Trascorsi più di cinque anni dalla sconfitta territoriale dello Stato islamico, 11.500 uomini, 14.500 donne e 30.000 minorenni sono trattenuti in almeno 27 centri di detenzione e nei due campi di Al Hol e Roj, nel nord est della Siria.

In totale, secondo un rapporto pubblicato in questi giorni da Amnesty international, 56.000 persone prive di diritti, tenute in condizioni subumane, spesso non accusate di alcun reato, talora vittime di reati commessi proprio dallo Stato islamico.

Oltre a siriani e iracheni, ci sono cittadini di altri 74 stati. Meno di un quinto è stato processato, peraltro in modo del tutto sommario, sulla base di prove estorte con la tortura, senza neanche la presenza di un avvocato.

La coalizione anti Isis

Questo sistema detentivo è diretto dalle Autorità autonome della regione del nord e dell’est della Siria, composte dalle Forze democratiche siriane (Fds), da altre forze di sicurezza a loro affiliate e dal braccio civile delle Fds, l’Amministrazione autonoma democratica del nord e dell’est della Siria.

Nel 2014 il dipartimento della Difesa degli Usa ha istituito una coalizione anti Stato islamico. Sebbene formalmente ne facciano parte 29 stati, gli Usa sono responsabili della strategia, della pianificazione, del finanziamento e delle operazioni sul campo.

Questa coalizione ha ristrutturato i centri di detenzione esistenti nel nord est della Siria, ne ha costruiti di nuovi e ha versato centinaia di milioni di dollari alle Fds.

Dunque, il governo statunitense ha avuto un ruolo centrale nella creazione e nello sviluppo di questo sistema detentivo, lasciandone poi l’onere della gestione a un soggetto non statale, con risorse limitate e che amministra un territorio dove ci sono ancora conflitti attivi.

Le autorità autonome

In uno scambio di corrispondenza con Amnesty International, le autorità autonome hanno criticato «la comunità internazionale e i partner globali» per non aver «dato seguito ai loro obblighi giuridici e morali» e sottolineato che gli stati che hanno loro cittadini nel sistema di detenzione e la comunità internazionale nel suo complesso le hanno lasciate sole «nel gestire le conseguenze» dei combattimenti contro lo Stato islamico.

Le autorità autonome non sono però prive di responsabilità.

Nella struttura detentiva di Sini, diretta dalle Fds e situata nella periferia di al-Shaddadi, tra il 2019 e il 2023 i detenuti sono stati regolarmente sottoposti a torture e altri maltrattamenti: percosse, frustate con cavi elettrici, sospensioni coi polsi legati in posizioni dolorose, violenza sessuale e scariche elettriche.

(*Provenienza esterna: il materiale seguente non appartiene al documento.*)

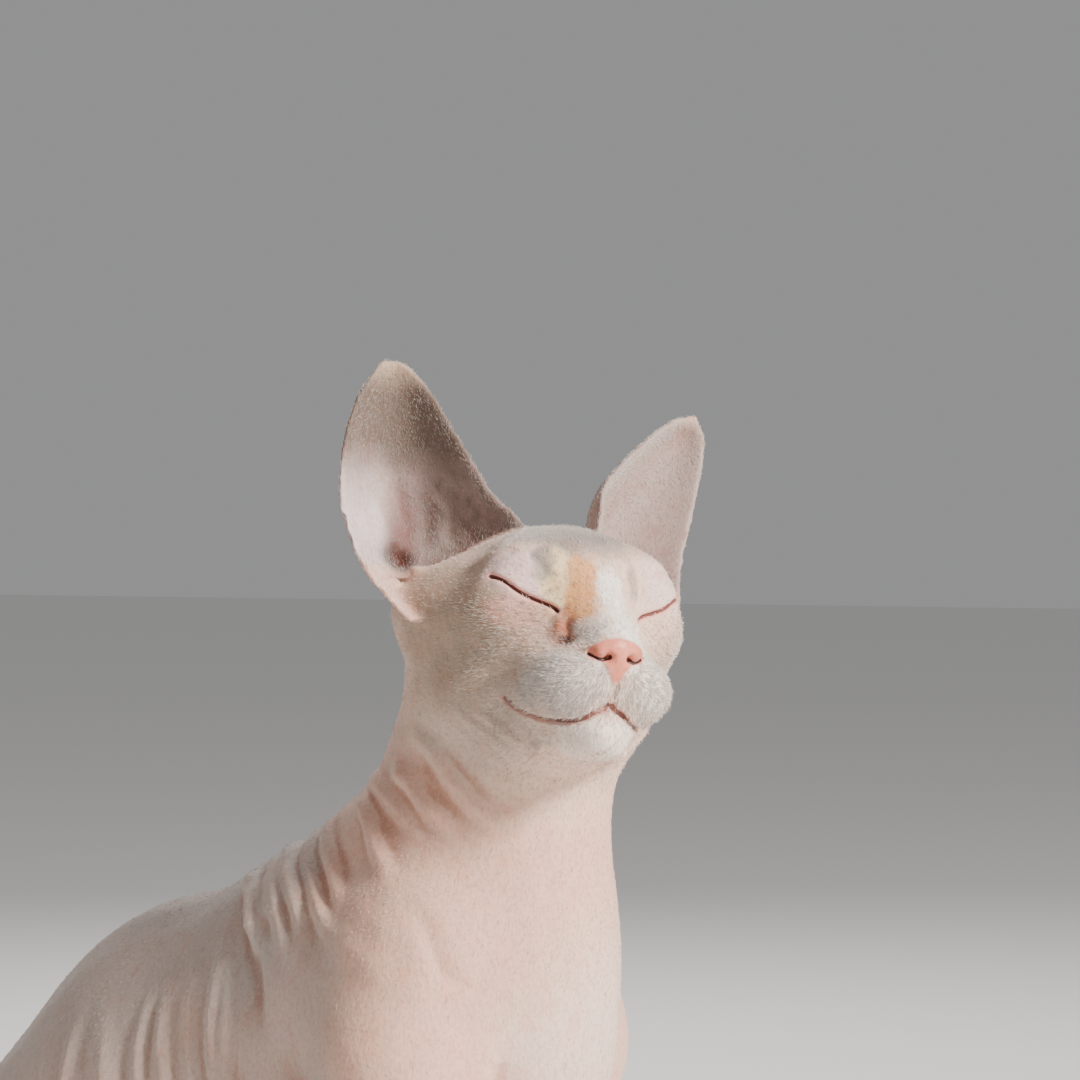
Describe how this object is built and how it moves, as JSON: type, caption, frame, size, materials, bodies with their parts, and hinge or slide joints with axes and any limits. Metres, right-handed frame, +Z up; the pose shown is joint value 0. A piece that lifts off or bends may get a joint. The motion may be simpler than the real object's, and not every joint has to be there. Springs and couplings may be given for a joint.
{
  "type": "sphynx cat",
  "caption": "Life-size hairless cat, sitting upright with its head raised and turned, its eyes closed and its skin in folds on the neck and flanks.",
  "frame": {"origin": "on the floor, below the middle of the whole cat's bounding box", "axes": "+Z up, -Y the way the body faces, +X the cat's left"},
  "size_m": [0.1934, 0.3526, 0.4174],
  "materials": {
    "skin": "bare wrinkled skin with very short down, cream and pale pink, grey on the back and crown",
    "ear": "thin bare skin, grey-brown inside, pink at the canal",
    "nose": "smooth, slightly moist, salmon orange"
  },
  "bodies": {
    "root": {"head": "skin", "nose": "nose", "eyelid_upper_right": "skin", "eyelid_lower_right": "skin", "eyelid_upper_left": "skin", "eyelid_lower_left": "skin", "ear_right": "ear", "ear_left": "ear", "neck": "skin", "torso": "skin", "shoulder_right": "skin", "forearm_right": "skin", "forepaw_right": "skin", "shoulder_left": "skin", "forearm_left": "skin", "forepaw_left": "skin", "hindleg_right": "skin", "hindfoot_right": "skin", "hindleg_left": "skin", "hindfoot_left": "skin", "tail_root": "skin", "tail_middle": "skin", "tail_tip": "skin"}
  },
  "joints": []
}
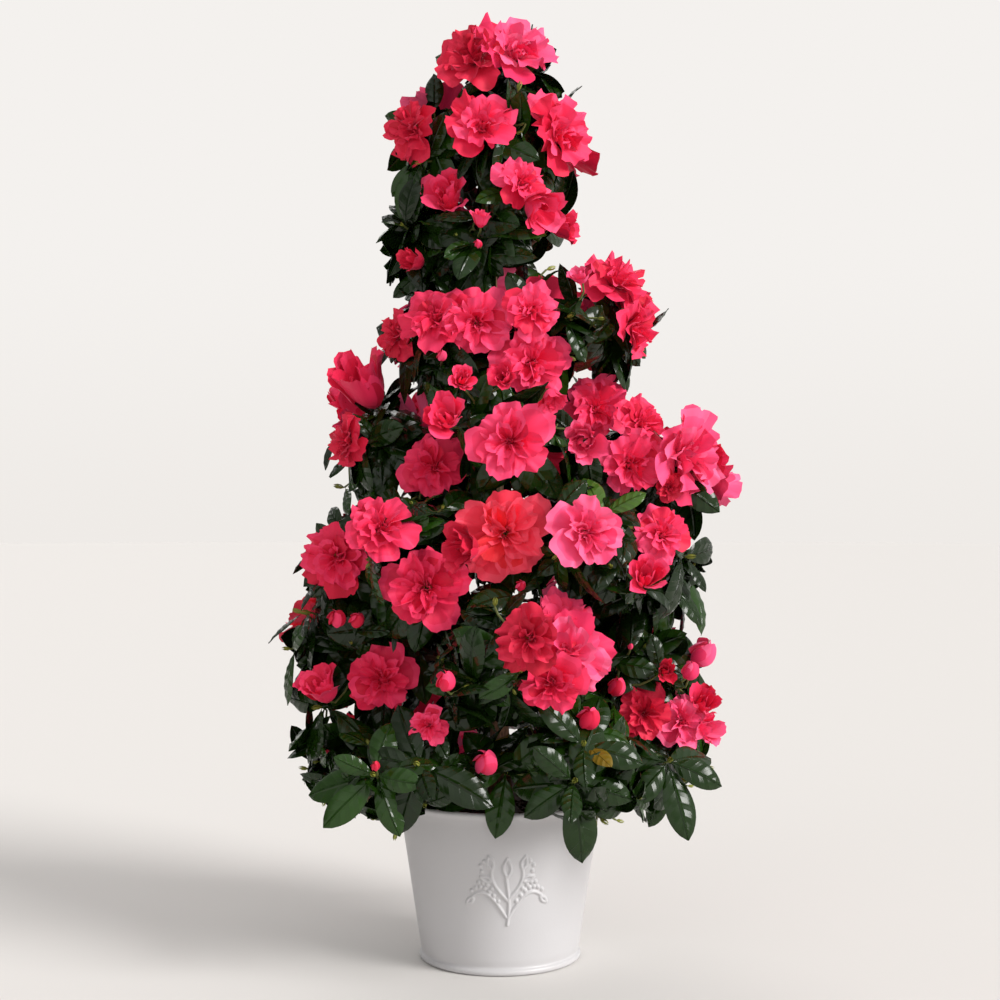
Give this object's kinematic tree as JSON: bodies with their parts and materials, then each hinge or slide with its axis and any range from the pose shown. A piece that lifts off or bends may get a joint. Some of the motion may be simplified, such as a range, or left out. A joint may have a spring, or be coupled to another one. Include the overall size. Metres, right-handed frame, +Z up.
{
  "type": "azalea shrub in a pot",
  "caption": "Flowering azalea shrub grown as a tall, open pyramid, with a main stem, boughs and masses of leaves and double flowers, in a round tapered metal pot.",
  "frame": {"origin": "centre of the pot's flat underside", "axes": "+Z up along the pot's axis, -Y towards the front, +X to the right"},
  "size_m": [0.3371, 0.3063, 0.6771],
  "materials": {
    "pot_paint": "satin",
    "peat": "matte",
    "bark": "matte",
    "leaf": "satin",
    "petal": "matte",
    "bud_scale": "matte"
  },
  "bodies": {
    "root": {"bough_chest_back_left": "bark", "bough_chest_back_right": "bark", "bough_chest_front": "bark", "bough_chest_left": "bark", "bough_chest_right": "bark", "bough_hip_back_left": "bark", "bough_hip_back_right": "bark", "bough_hip_front": "bark", "bough_hip_left": "bark", "bough_hip_right": "bark", "bough_skirt_back_left": "bark", "bough_skirt_back_right": "bark", "bough_skirt_front_left": "bark", "bough_skirt_front_right": "bark", "bough_skirt_left": "bark", "bough_skirt_right": "bark", "bough_waist_back": "bark", "bough_waist_front_left": "bark", "bough_waist_front_right": "bark", "bough_waist_left": "bark", "bough_waist_right": "bark", "foliage_chest_back_left": "leaf", "foliage_chest_back_right": "leaf", "foliage_chest_front": "leaf", "foliage_chest_left": "leaf", "foliage_chest_right": "leaf", "foliage_hip_back_left": "leaf", "foliage_hip_back_right": "leaf", "foliage_hip_front": "leaf", "foliage_hip_left": "leaf", "foliage_hip_right": "leaf", "foliage_neck_back": "leaf", "foliage_neck_front": "leaf", "foliage_neck_left": "leaf", "foliage_neck_right": "leaf", "foliage_shoulder_back": "leaf", "foliage_shoulder_front_left": "leaf", "foliage_shoulder_front_right": "leaf", "foliage_shoulder_left": "leaf", "foliage_shoulder_right": "leaf", "foliage_skirt_back_left": "leaf", "foliage_skirt_back_right": "leaf", "foliage_skirt_front_left": "leaf", "foliage_skirt_front_right": "leaf", "foliage_skirt_left": "leaf", "foliage_skirt_right": "leaf", "foliage_tip": "leaf", "foliage_upper_back": "leaf", "foliage_upper_front": "leaf", "foliage_upper_left": "leaf", "foliage_upper_right": "leaf", "foliage_waist_back": "leaf", "foliage_waist_front_left": "leaf", "foliage_waist_front_right": "leaf", "foliage_waist_left": "leaf", "foliage_waist_right": "leaf", "main_stem": "bark", "pot": "pot_paint", "root_ball": "peat"}
  },
  "joints": []
}
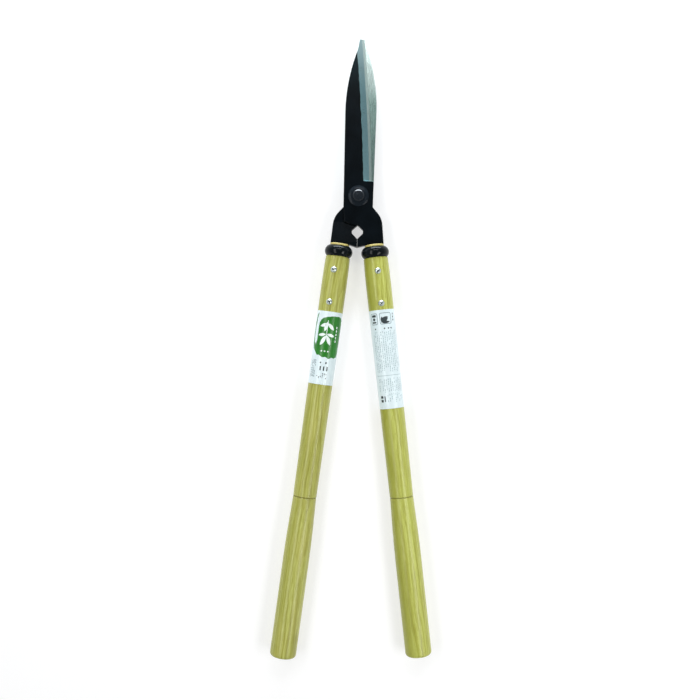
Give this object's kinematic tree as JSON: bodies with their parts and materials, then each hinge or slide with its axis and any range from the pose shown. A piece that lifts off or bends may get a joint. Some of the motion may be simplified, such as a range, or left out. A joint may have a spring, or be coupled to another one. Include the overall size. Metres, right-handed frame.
{
  "type": "hedge shears",
  "caption": "Two-handed hedge shears with forged black blades, ground bright along the edge, on a bolted pivot, and long turned wooden handles.",
  "frame": {"origin": "centre of the footprint, at the height of the lowest point of the handles, which the closed shears lie on", "axes": "+Y along the closed blades towards their tips, +Z along the pivot bolt towards its head at the front, +X to the right handle"},
  "size_m": [0.1714, 0.658, 0.0298],
  "materials": {
    "blade_steel": "black forged skin, with the bevels and inner faces ground bright",
    "blackened_steel": "blackened, semi-gloss",
    "collar_enamel": "black enamel, glossy",
    "screw_steel": "zinc plated",
    "handle_wood": "pale straight-grained hardwood, thinly varnished",
    "label_paper": "coated white label with printed plain shapes"
  },
  "bodies": {
    "rear_half": {"rear_blade": "blade_steel", "left_handle": "handle_wood", "left_collar": "collar_enamel", "left_upper_screw": "screw_steel", "left_lower_screw": "screw_steel", "left_label": "label_paper", "pivot_bolt": "blackened_steel", "front_cap_washer": "blackened_steel", "rear_washer": "blackened_steel", "spring_washer": "blackened_steel", "pivot_nut": "blackened_steel"},
    "front_half": {"front_blade": "blade_steel", "right_handle": "handle_wood", "right_collar": "collar_enamel", "right_upper_screw": "screw_steel", "right_lower_screw": "screw_steel", "right_label": "label_paper"}
  },
  "joints": [
    {"name": "blade_pivot", "type": "hinge", "parent": "rear_half", "child": "front_half", "pos_m": [-0.00616, 0.16248, 0.01484], "axis": [0, 0, 1], "range_deg": [0, 50]}
  ]
}
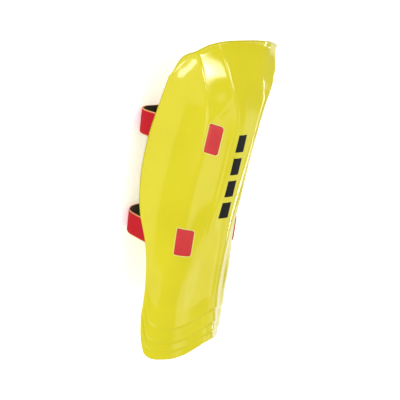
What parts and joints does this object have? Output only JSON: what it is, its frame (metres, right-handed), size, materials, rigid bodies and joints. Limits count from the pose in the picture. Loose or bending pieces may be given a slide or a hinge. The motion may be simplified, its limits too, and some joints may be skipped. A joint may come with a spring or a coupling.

Nel 2020 17 detenuti sono morti di caldo in una cella perché non era stato cambiato il ventilatore dopo che aveva smesso di funzionare.

In un’altra struttura detentiva chiamata “Panorama”, è in corso da anni un’epidemia di tubercolosi. Nell’agosto 2023 rappresentanti delle Fds hanno informato Amnesty international che una percentuale assai alta di detenuti aveva contratto la malattia e che in media ogni settimana c’erano due decessi. Non stavano gestendo i focolai né isolando le persone infette.

Nei due campi di al-Hol e Roj, dove alla fine del 2023 si trovavano oltre 46.600 persone, nel 94 per cento dei casi donne e minorenni, le cose non vanno meglio. Come ha detto una detenuta, «la vita qui è una morte lenta e dolorosa».

I livelli di violenza di genere sono elevati ma non ci sono sistemi adeguati di protezione e sostegno per le donne a rischio.

Nonostante gli sforzi fatti dalle autorità autonome per identificare e rimpatriare le vittime yazide di quello che le Nazioni unite hanno riconosciuto come un genocidio (quest’anno ricorrono dieci anni), si ritiene che decine se non centinaia di esse si trovino ancora nelle strutture detentive, così come molte altre donne e bambine sopravvissute ai matrimoni forzati, al traffico di esseri umani e allo sfruttamento sessuale da parte dello Stato islamico.

Sarebbe più che urgente identificare le persone da scarcerare immediatamente, soprattutto le vittime dei crimini dello Stato islamico e i gruppi a rischio, come ad esempio le bambine e i bambini. Una loro intera generazione non ha conosciuto che guerra e ingiustizia.

La minaccia dello Stato islamico a livello globale resta concreta. Le violazioni dei diritti umani in corso nel nord est della Siria non fanno altro che alimentare ulteriore rabbia. Per il bene di tutti, occorrerà risolvere questa situazione.